# Conversion Varnish



## 503rdIN (Mar 24, 2021)

I've been asked to build a 8/4 walnut table, customer doesn't want breadboard ends so a pretty easy build with my domino. On to the hard part.....He wants the toughest finish...I am thinking conversion varnish. I have never sprayed it before. He doesn't want something that would leave glass rings from glasses so I think lacquer is out of the question. What would be a good product that is clear and would look great over unfinished raw walnut? I typically use SW products bc I have an industrial coatings shop 5 minutes from me, but Im open to other products that work easier. As far as equipment I have a 5 stage apollo with atomizer bottom feed.


----------



## cocomonkeynuts (Apr 14, 2017)

Acid cured Conversion varnish, 2K isocyanate polyurethane (general finishes for example).

The main difference between these and a lacquer is they have A LOT longer open time so it must sprayed in a dust free environment. 2K poly and CV also do not 'burn' into themselves like a lacquer does so it requires a dust free surface between coats as well. The cured product is worth the effort though. Another option would be to pour an epoxy.
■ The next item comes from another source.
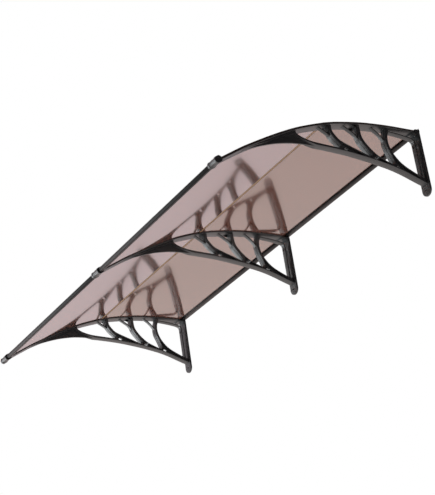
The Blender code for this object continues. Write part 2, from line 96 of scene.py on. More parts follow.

Here is a table I sprayed with CV last year


----------



## cocomonkeynuts (Apr 14, 2017)

Table


----------



## 503rdIN (Mar 24, 2021)

I dont know if my spray tent will be big enough for this build, so finding a dust free area will be a challenge


----------



## fromthenorthwest (May 2, 2012)

503rdIN said:


> I dont know if my spray tent will be big enough for this build, so finding a dust free area will be a challenge


Could you do a custom spray tent with plastic and zip walls and or tape?


----------



## 503rdIN (Mar 24, 2021)

Might be my only option. My shop is wayyy to dusty


----------



## finishesbykevyn (Apr 14, 2010)

You don't need to spray epoxy. Brush or foam applicators. It will flow out like nobody's business. It also has hardly any smell. Could do it in your house if you wanted. Can finish sand it with 1500 or the likes if any contamination lands on it.


----------



## 503rdIN (Mar 24, 2021)

I actually do a ton of resin work, not a fan of it for table tops. Customer isn't either. Ive done 100s of resin tops and they are honestly more for art than functional. They scratch easy and are difficult to buff out. It also does t hand movement on hardwood well.


----------



## 503rdIN (Mar 24, 2021)

cocomonkeynuts said:


> Acid cured Conversion varnish, 2K isocyanate polyurethane (general finishes for example).
> 
> The main difference between these and a lacquer is they have A LOT longer open time so it must sprayed in a dust free environment. 2K poly and CV also do not 'burn' into themselves like a lacquer does so it requires a dust free surface between coats as well. The cured product is worth the effort though. Another option would be to pour an epoxy.
> 
> Here is a table I sprayed with CV last year


Would you recommend 1.3 tip, B cap with what pressure setting? Any thining with this product? Directions look so much easier than SW CV


----------



## cocomonkeynuts (Apr 14, 2017)

503rdIN said:


> Would you recommend 1.3 tip, B cap with what pressure setting? Any thining with this product? Directions look so much easier than SW CV


1.3 should be fine without thinning, I would start maybe 7psi and see how it sprays.
I believe GF has an apollo sprayer in their shop,you can call them and ask for specifics. Ask for Bill.


----------



## paintpeddlermbslbs (Jan 8, 2021)

503rdIN said:


> I've been asked to build a 8/4 walnut table, customer doesn't want breadboard ends so a pretty easy build with my domino. On to the hard part.....He wants the toughest finish...I am thinking conversion varnish. I have never sprayed it before. He doesn't want something that would leave glass rings from glasses so I think lacquer is out of the question. What would be a good product that is clear and would look great over unfinished raw walnut? I typically use SW products bc I have an industrial coatings shop 5 minutes from me, but Im open to other products that work easier. As far as equipment I have a 5 stage apollo with atomizer bottom feed.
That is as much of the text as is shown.